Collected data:
--------------------------------

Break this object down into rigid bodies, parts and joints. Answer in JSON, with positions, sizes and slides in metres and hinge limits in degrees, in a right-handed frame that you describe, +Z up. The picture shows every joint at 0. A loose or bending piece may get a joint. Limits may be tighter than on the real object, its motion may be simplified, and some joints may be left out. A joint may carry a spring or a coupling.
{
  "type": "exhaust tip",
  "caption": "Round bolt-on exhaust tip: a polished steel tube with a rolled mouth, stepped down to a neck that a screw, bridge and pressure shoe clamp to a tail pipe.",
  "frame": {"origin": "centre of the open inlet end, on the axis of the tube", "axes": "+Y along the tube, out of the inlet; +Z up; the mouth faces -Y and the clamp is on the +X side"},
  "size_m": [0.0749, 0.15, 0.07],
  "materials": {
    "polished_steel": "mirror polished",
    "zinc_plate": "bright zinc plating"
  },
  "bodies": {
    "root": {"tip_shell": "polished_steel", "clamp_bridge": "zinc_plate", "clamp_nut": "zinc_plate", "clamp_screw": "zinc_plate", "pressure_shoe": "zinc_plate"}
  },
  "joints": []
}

--------------------------------

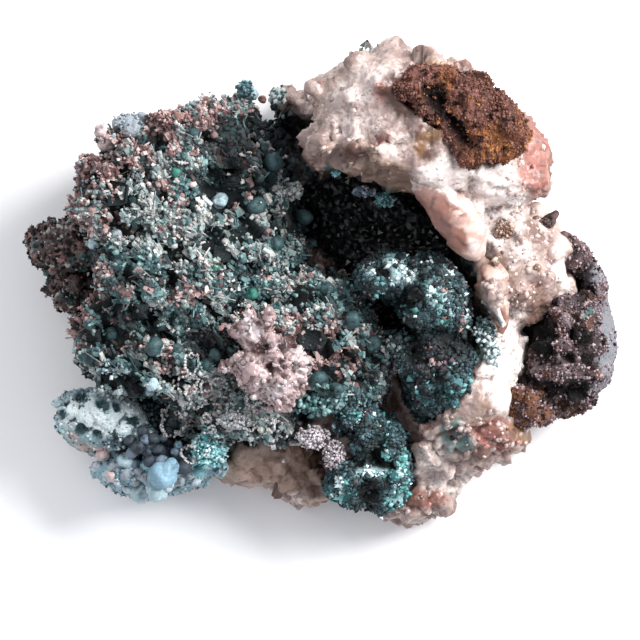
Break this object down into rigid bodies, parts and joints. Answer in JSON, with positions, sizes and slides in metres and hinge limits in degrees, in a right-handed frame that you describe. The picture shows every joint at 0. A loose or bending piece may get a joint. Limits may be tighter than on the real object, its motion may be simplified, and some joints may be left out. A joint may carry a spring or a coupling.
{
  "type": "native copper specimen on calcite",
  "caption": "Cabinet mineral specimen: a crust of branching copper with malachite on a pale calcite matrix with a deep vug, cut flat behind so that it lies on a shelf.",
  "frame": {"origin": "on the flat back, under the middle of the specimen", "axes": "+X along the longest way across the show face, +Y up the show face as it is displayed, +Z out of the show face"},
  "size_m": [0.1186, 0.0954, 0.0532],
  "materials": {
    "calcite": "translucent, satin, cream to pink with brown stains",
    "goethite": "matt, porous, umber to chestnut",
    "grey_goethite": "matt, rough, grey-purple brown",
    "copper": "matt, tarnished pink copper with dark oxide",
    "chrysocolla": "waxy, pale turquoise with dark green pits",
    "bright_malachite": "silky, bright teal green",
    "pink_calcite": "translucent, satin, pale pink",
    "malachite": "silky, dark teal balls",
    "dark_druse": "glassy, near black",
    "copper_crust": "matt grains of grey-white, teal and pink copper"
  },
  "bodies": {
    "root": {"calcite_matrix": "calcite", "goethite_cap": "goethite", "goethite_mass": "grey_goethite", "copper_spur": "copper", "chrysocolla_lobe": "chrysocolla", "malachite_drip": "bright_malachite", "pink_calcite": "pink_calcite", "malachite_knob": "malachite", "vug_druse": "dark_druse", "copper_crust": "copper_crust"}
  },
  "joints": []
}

--------------------------------

Instructions for the task >> Look back over the material above and state how many lines hold the word "with". Write the number and nothing else.

Result of this exercise >> 7